─── Given data ───
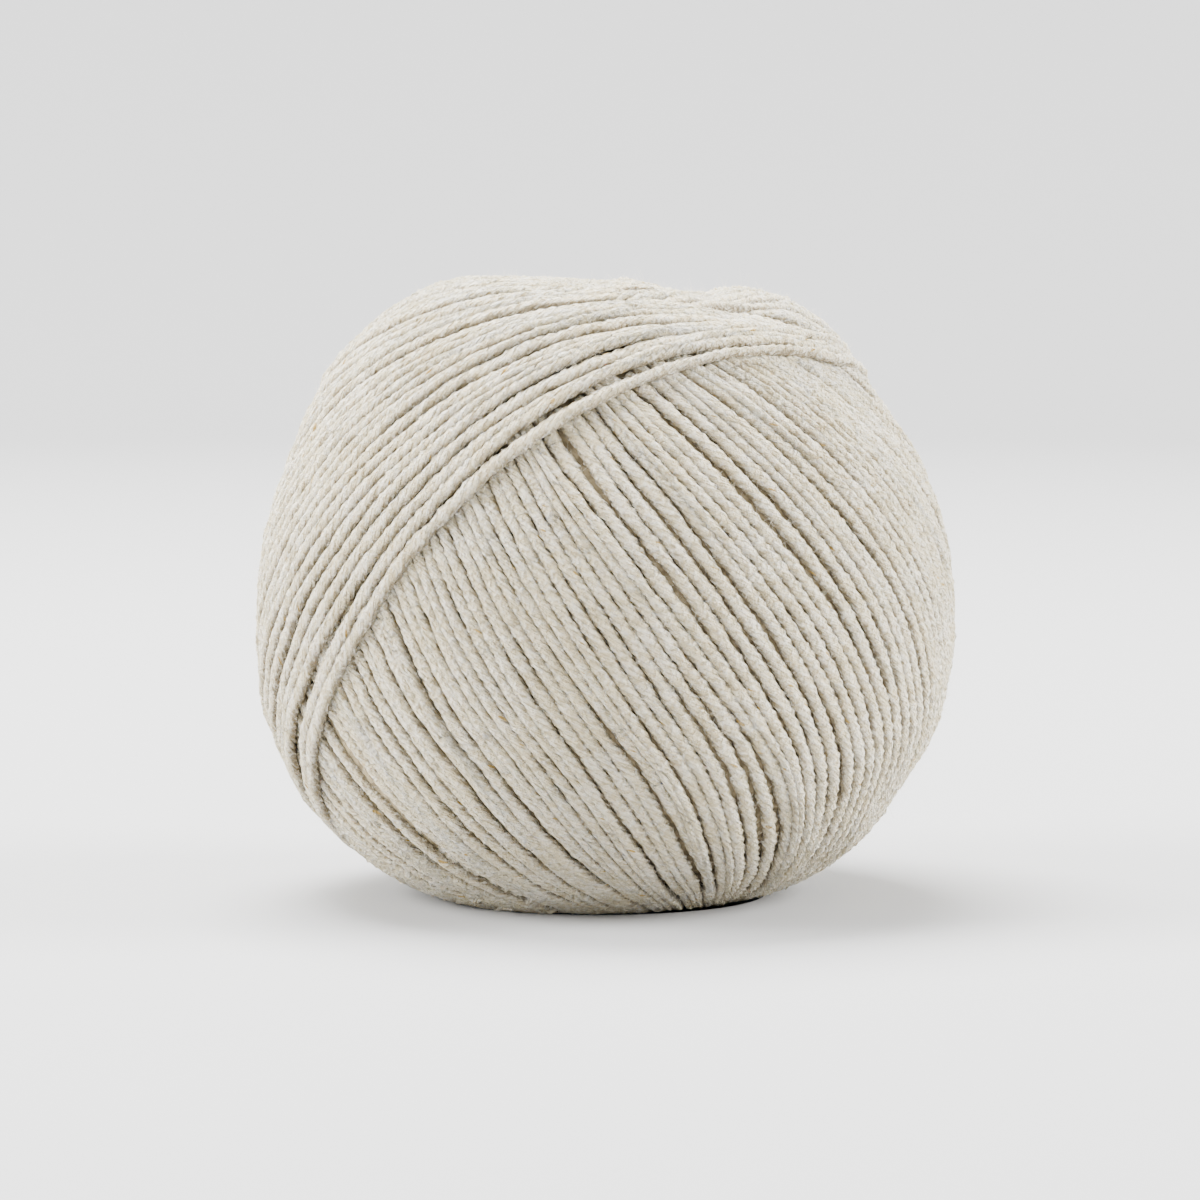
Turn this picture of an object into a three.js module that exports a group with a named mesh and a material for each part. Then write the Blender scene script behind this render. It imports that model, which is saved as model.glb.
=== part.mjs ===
// A 50 g ball of plied yarn, machine-wound, as one solid of its wound form.
// Millimetres, +Z up. The origin is the middle of the flat spot that the ball rests on.
//
// The yarn is laid in loops. A loop lies close to a plane through the winding centre, tilted by the
// same angle from the level as every other, and each next loop is turned a little further about the
// upright axis. So every place on the ball is crossed by two runs of turns: a rising run, which
// climbs to the right, and a falling run. The run that was laid last covers the other, and the two
// meet in a step along the newest loop.
import * as THREE from "three";

// ---- Driving dimensions ----
const YARN_DIAMETER = 1.7; // mm
const BALL_RADIUS = 42.4; // mm, at the widest level
const CENTRE_HEIGHT = 36; // mm, the winding centre above the surface that the ball rests on
const UPPER = { reach: 47.8, fullness: 1.86 }; // mm from the centre to the pole; 2 is an ellipse
const LOWER = { reach: 37.3, fullness: 2.42 }; // the resting surface cuts off its last millimetre
const EGG = 0.023; // share by which the ball is fuller below its centre than above
const HOLLOW = { depth: 12, spread: 0.31 }; // mm and radians, the sunk middle of the top

// ---- Winding ----
const LOOP_TILT = THREE.MathUtils.degToRad(60.5); // between a loop's plane and the level
const NEWEST_LOOP = THREE.MathUtils.degToRad(156); // azimuth of the newest loop's lowest point
const COLUMNS = 216; // grid lines around the ball, which the turns follow
const BANDS = 18; // grid bands from the lower rim of the winding to the upper one
const COLUMNS_PER_BUNDLE = 3; // a crest two lines wide, and a valley of one line
const BUNDLE_HEIGHT = 0.6; // mm, from valley to crest
const EDGE_WIDTH = THREE.MathUtils.degToRad(0.4); // azimuth over which the newest loop steps down
const CAP_COLUMNS = 72; // grid lines in the two caps, which only older, steeper turns reach
const CAP_SWIRL = THREE.MathUtils.degToRad(9); // azimuth by which those turns run on per ring
const UPPER_CAP = [65, 70, 75, 80, 85].map(THREE.MathUtils.degToRad); // elevations of its rings
const LOWER_CAP = [-75].map(THREE.MathUtils.degToRad); // the flat spot needs one
const SETTLE_PASSES = 80; // rounds in which a bent direction is found

// The loops bend away from their planes. A row adds amount * cos(waves * azimuth - phase) radians
// to a direction's elevation or azimuth.
const BENDS = [
  { to: "elevation", amount: -0.54, waves: 1, phase: 0 },
  { to: "elevation", amount: 0.09, waves: 2, phase: -2.33 },
  { to: "azimuth", amount: 0.395, waves: 1, phase: -0.38 },
  { to: "azimuth", amount: 0.15, waves: 2, phase: 0 },
];
// Some bundles stand higher than others, by share * cos(waves * loop - phase) of their height.
const UNEVEN_BUNDLES = [
  { share: 0.3, waves: 5, phase: 0.4 },
  { share: 0.25, waves: 13, phase: 2.1 },
];
// The ball is not quite round: height * cos(waves * azimuth - phase) mm at its widest level.
const LUMPS = [
  { height: 0.3, waves: 2, phase: 0.9 },
  { height: 0.25, waves: 3, phase: 0.2 },
];

const wave = ({ waves, phase }, angle) => Math.cos(waves * angle - phase);
const bendOf = (to, azimuth) =>
  BENDS.filter((row) => row.to === to).reduce((sum, row) => sum + row.amount * wave(row, azimuth), 0);

// Where a direction of the even winding lies on the real ball. The bend depends on the real
// direction, so it is found by moving half of the way towards it again and again.
function bent(azimuth, elevation) {
  let realAzimuth = azimuth;
  let realElevation = elevation;
  for (let pass = 0; pass < SETTLE_PASSES; pass++) {
    const level = Math.cos(realElevation);
    const nextAzimuth = azimuth + level * bendOf("azimuth", realAzimuth);
    const nextElevation = elevation + level ** 2 * bendOf("elevation", realAzimuth);
    realAzimuth += (nextAzimuth - realAzimuth) / 2;
    realElevation += (nextElevation - realElevation) / 2;
  }
  return { azimuth: realAzimuth, elevation: realElevation };
}

// Distance from the winding centre to the smooth ball: an oval with its own fullness above and
// below, fuller below by the egg share, less the round hollow about the upper pole.
function reach(elevation) {
  const half = elevation > 0 ? UPPER : LOWER;
  const across = (Math.cos(elevation) / BALL_RADIUS) ** half.fullness;
  const upright = (Math.abs(Math.sin(elevation)) / half.reach) ** half.fullness;
  const oval = (across + upright) ** (-1 / half.fullness);
  const fromPole = (Math.PI / 2 - elevation) / HOLLOW.spread;
  return oval * (1 - EGG * Math.sin(elevation)) - HOLLOW.depth * Math.exp(-(fromPole ** 2));
}

// The surface point in a direction of the even winding, raised by relief. Whatever would reach
// below the resting surface is flattened onto it.
function surfacePoint(azimuth, elevation, relief) {
  const real = bent(azimuth, elevation);
  const level = Math.cos(real.elevation);
  const lumps = LUMPS.reduce((sum, row) => sum + row.height * wave(row, real.azimuth), 0);
  const free = reach(real.elevation) + relief + lumps * level ** 2;
  const drop = -Math.sin(real.elevation);
  const flattened = drop * free > CENTRE_HEIGHT;
  const distance = flattened ? CENTRE_HEIGHT / drop : free;
  const height = flattened ? 0 : CENTRE_HEIGHT - drop * distance;
  return [
    distance * level * Math.cos(real.azimuth),
    distance * level * Math.sin(real.azimuth),
    height,
  ];
}

const crestOf = (column) => (column % COLUMNS_PER_BUNDLE === COLUMNS_PER_BUNDLE - 1 ? -0.5 : 0.5);

// Relief of one run of turns, in mm. A loop's climb is the angle by which its turn has risen from
// its lowest point (0) to its highest (180 degrees), and its age is the angle by which the winding
// has turned on since. The surface sinks by one yarn from the newest turn to the oldest that
// shows at that level, and the bundles stand on it. Both fade out at the two rims.
function reliefOf(climb, column, oldest) {
  const fade = Math.sqrt(Math.sin(climb));
  const age = (column * 2 * Math.PI) / COLUMNS;
  const ramp = YARN_DIAMETER * (0.5 - column / Math.max(oldest, 1));
  const uneven = UNEVEN_BUNDLES.reduce((sum, row) => sum + row.share * wave(row, age), 1);
  return fade * (ramp + crestOf(column) * uneven * BUNDLE_HEIGHT);
}

// ---- Mesh ----
// Row 0 is the lower rim of the winding and row BANDS the upper one. A row holds the rising turns
// that show there and the falling ones; with each row more of the rising and fewer of the falling
// show, because the newest loop climbs across the rows.
const SHIFT_PER_ROW = COLUMNS / BANDS;
const positions = [];
const triangles = [];

function addPoint(azimuth, elevation, relief) {
  positions.push(...surfacePoint(azimuth, elevation, relief));
  return positions.length / 3 - 1;
}

// A triangle, left out where the step has shrunk to nothing and two of its corners are one.
function addTriangle(a, b, c) {
  if (a !== b && b !== c && c !== a) triangles.push(a, b, c);
}

// The strip between a lower and an upper line of points that both run west.
function addStrip(lower, upper) {
  for (let k = 0; k + 1 < lower.length; k++) {
    addTriangle(lower[k + 1], lower[k], upper[k]);
    addTriangle(lower[k + 1], upper[k], upper[k + 1]);
  }
}

// The strip between a closed ring and a sparser one, each running west; outer is the lower one.
function addSparserRing(lower, upper) {
  const coarse = Math.min(lower.length, upper.length);
  for (let k = 0; k < coarse; k++) {
    const next = (k + 1) % coarse;
    const dense = lower.length > upper.length ? lower : upper;
    const ratio = dense.length / coarse;
    const middle = Math.floor(ratio / 2);
    for (let s = 0; s < ratio; s++) {
      const east = dense[k * ratio + s];
      const west = dense[(k * ratio + s + 1) % dense.length];
      const corner = s < middle || ratio === 1 ? k : next;
      if (dense === lower) addTriangle(west, east, upper[corner]);
      else addTriangle(east, west, lower[corner]);
    }
    const pivot = dense[(k * ratio + (ratio === 1 ? 1 : middle)) % dense.length];
    if (dense === lower) addTriangle(pivot, upper[k], upper[next]);
    else addTriangle(lower[next], lower[k], pivot);
  }
}

function makeRow(row) {
  const climb = (row * Math.PI) / BANDS;
  const elevation = -Math.atan(Math.cos(climb) * Math.tan(LOOP_TILT));
  const risingCount = row * SHIFT_PER_ROW;
  const fallingCount = COLUMNS - risingCount;
  const edge = (EDGE_WIDTH / 2) * Math.sin(climb);
  const turn = (2 * Math.PI) / COLUMNS;
  const inset = (column, last) => (column === 0 ? -edge : column === last ? edge : 0);
  const makeRun = (count, direction) =>
    Array.from({ length: count + 1 }, (_, column) => {
      const azimuth = NEWEST_LOOP - column * turn + direction * climb + inset(column, count);
      return addPoint(azimuth, elevation, reliefOf(climb, column, count));
    });
  if (row === 0) {
    const falling = makeRun(COLUMNS - 1, -1);
    return { rising: [falling[0]], falling: [...falling, falling[0]] };
  }
  if (row === BANDS) {
    const rising = makeRun(COLUMNS - 1, 1);
    return { rising: [...rising, rising[0]], falling: [rising[0]] };
  }
  return { rising: makeRun(risingCount, 1), falling: makeRun(fallingCount, -1) };
}

// One band of the winding: the rising turns, the falling turns, and the two steps between them.
function addBand(low, high) {
  const fan = (count, point) => Array.from({ length: count }, () => point);
  const risingEnd = low.rising.length;
  addStrip(low.rising, high.rising.slice(0, risingEnd));
  addStrip(fan(SHIFT_PER_ROW + 1, low.rising.at(-1)), high.rising.slice(risingEnd - 1));
  const fallingEnd = high.falling.length;
  addStrip(low.falling.slice(0, fallingEnd), high.falling);
  addStrip(low.falling.slice(fallingEnd - 1), fan(SHIFT_PER_ROW + 1, high.falling.at(-1)));
  addStrip([low.falling.at(-1), low.rising[0]], [high.falling.at(-1), high.rising[0]]);
  addStrip([low.rising.at(-1), low.falling[0]], [high.rising.at(-1), high.falling[0]]);
}

// The rings of a cap at these elevations. Its bundles swirl towards the pole and fade out there.
function makeCap(startAzimuth, elevations) {
  const turn = (2 * Math.PI) / CAP_COLUMNS;
  return elevations.map((elevation, ring) =>
    Array.from({ length: CAP_COLUMNS }, (_, column) => {
      const relief = crestOf(column) * BUNDLE_HEIGHT * (1 - ring / elevations.length);
      return addPoint(startAzimuth - column * turn - ring * CAP_SWIRL, elevation, relief);
    }),
  );
}

function makeWoundBall() {
  const rows = Array.from({ length: BANDS + 1 }, (_, row) => makeRow(row));
  for (let row = 0; row < BANDS; row++) addBand(rows[row], rows[row + 1]);

  const upperRings = makeCap(NEWEST_LOOP + Math.PI, UPPER_CAP);
  const upperRim = rows[BANDS].rising.slice(0, COLUMNS);
  [upperRim, ...upperRings].forEach((ring, k, all) => {
    if (k > 0) addSparserRing(all[k - 1], ring);
  });
  const top = addPoint(0, Math.PI / 2, 0);
  const lastUpper = upperRings.at(-1);
  lastUpper.forEach((point, k) => addTriangle(lastUpper[(k + 1) % CAP_COLUMNS], point, top));

  const lowerRings = makeCap(NEWEST_LOOP, LOWER_CAP);
  const lowerRim = rows[0].falling.slice(0, COLUMNS);
  [lowerRim, ...lowerRings].forEach((ring, k, all) => {
    if (k > 0) addSparserRing(ring, all[k - 1]);
  });
  const bottom = addPoint(0, -Math.PI / 2, 0);
  const lastLower = lowerRings.at(-1);
  lastLower.forEach((point, k) => addTriangle(point, lastLower[(k + 1) % CAP_COLUMNS], bottom));

  const geometry = new THREE.BufferGeometry();
  geometry.setAttribute("position", new THREE.Float32BufferAttribute(positions, 3));
  geometry.setIndex(triangles);
  geometry.computeVertexNormals();
  return geometry;
}

const yarn = new THREE.MeshStandardMaterial({ color: 0xd8d4c6, roughness: 0.95, metalness: 0 });
const woundBall = new THREE.Mesh(makeWoundBall(), yarn);
woundBall.name = "wound_ball";

const ball = new THREE.Group();
ball.add(woundBall);
export default ball;
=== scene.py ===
"""A machine-wound ball of plied yarn.

Every turn that shows is its own plied strand. The loops of the winding are laid one after the other
on the ball's form, as the machine lays them: each rests on the highest turns under it, sinks into
them a little, and spans the dips between them. What later turns hide is left out.

Lengths are in millimetres until a mesh is made, and angles in radians. A direction from the winding
centre is an azimuth and an elevation.
"""

import math

import bpy
import numpy as np
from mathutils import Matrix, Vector


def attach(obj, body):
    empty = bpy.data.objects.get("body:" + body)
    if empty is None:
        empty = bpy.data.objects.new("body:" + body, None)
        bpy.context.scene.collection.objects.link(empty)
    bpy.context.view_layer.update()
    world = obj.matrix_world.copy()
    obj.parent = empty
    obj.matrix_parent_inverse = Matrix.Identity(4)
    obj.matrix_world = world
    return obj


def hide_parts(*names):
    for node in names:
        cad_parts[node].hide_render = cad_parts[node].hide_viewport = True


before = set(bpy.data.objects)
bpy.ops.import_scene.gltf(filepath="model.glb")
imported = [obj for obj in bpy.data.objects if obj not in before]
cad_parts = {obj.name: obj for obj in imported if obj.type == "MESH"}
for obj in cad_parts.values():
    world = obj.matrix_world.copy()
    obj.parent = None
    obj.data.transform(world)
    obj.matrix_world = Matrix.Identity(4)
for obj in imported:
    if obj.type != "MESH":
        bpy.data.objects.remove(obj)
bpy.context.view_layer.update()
MM = 0.001  # metres in a millimetre

# ---- The ball's form ----
BALL_RADIUS = 42.4  # at the level of the winding centre
CENTRE_HEIGHT = 36.0  # of the winding centre over the resting surface
# Reach of the oval up and down, before the hollow and the flat spot, and its fullness, 2 for an ellipse.
UPPER_REACH, UPPER_FULLNESS = 47.8, 1.86
LOWER_REACH, LOWER_FULLNESS = 37.3, 2.42
EGG = 0.023  # how much the ball is fuller below than above
HOLLOW_DEPTH, HOLLOW_SPREAD = 12.0, 0.31  # spread in radians from the upper pole
# Lumps: height at the widest level, waves around the ball, phase.
LUMPS = ((0.3, 2, 0.9), (0.25, 3, 0.2))
# Dents, and bumps below zero: depth, azimuth, elevation, and widths round and up, in mm and degrees.
DENTS = (
    (2.2, 20.0, 72.0, 55.0, 11.0),
    (2.6, 318.0, 66.0, 26.0, 10.0),
    (1.2, 255.0, 69.0, 22.0, 8.0),
    (-0.8, 78.0, 70.0, 9.0, 9.0),
    (-0.9, 180.0, 42.0, 35.0, 12.0),
    (0.9, 0.0, 38.0, 35.0, 10.0),
    (0.8, 0.0, -32.0, 40.0, 8.0),
)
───
#### Problem statement:
All lines in the listing above from the line containing "const yarn = new" to the line containing "bpy.data.objects.remove(obj)", inclusive, should be retyped exactly; no other lines should appear.

#### Expected answer:
const yarn = new THREE.MeshStandardMaterial({ color: 0xd8d4c6, roughness: 0.95, metalness: 0 });
const woundBall = new THREE.Mesh(makeWoundBall(), yarn);
woundBall.name = "wound_ball";

const ball = new THREE.Group();
ball.add(woundBall);
export default ball;
=== scene.py ===
"""A machine-wound ball of plied yarn.

Every turn that shows is its own plied strand. The loops of the winding are laid one after the other
on the ball's form, as the machine lays them: each rests on the highest turns under it, sinks into
them a little, and spans the dips between them. What later turns hide is left out.

Lengths are in millimetres until a mesh is made, and angles in radians. A direction from the winding
centre is an azimuth and an elevation.
"""

import math

import bpy
import numpy as np
from mathutils import Matrix, Vector


def attach(obj, body):
    empty = bpy.data.objects.get("body:" + body)
    if empty is None:
        empty = bpy.data.objects.new("body:" + body, None)
        bpy.context.scene.collection.objects.link(empty)
    bpy.context.view_layer.update()
    world = obj.matrix_world.copy()
    obj.parent = empty
    obj.matrix_parent_inverse = Matrix.Identity(4)
    obj.matrix_world = world
    return obj


def hide_parts(*names):
    for node in names:
        cad_parts[node].hide_render = cad_parts[node].hide_viewport = True


before = set(bpy.data.objects)
bpy.ops.import_scene.gltf(filepath="model.glb")
imported = [obj for obj in bpy.data.objects if obj not in before]
cad_parts = {obj.name: obj for obj in imported if obj.type == "MESH"}
for obj in cad_parts.values():
    world = obj.matrix_world.copy()
    obj.parent = None
    obj.data.transform(world)
    obj.matrix_world = Matrix.Identity(4)
for obj in imported:
    if obj.type != "MESH":
        bpy.data.objects.remove(obj)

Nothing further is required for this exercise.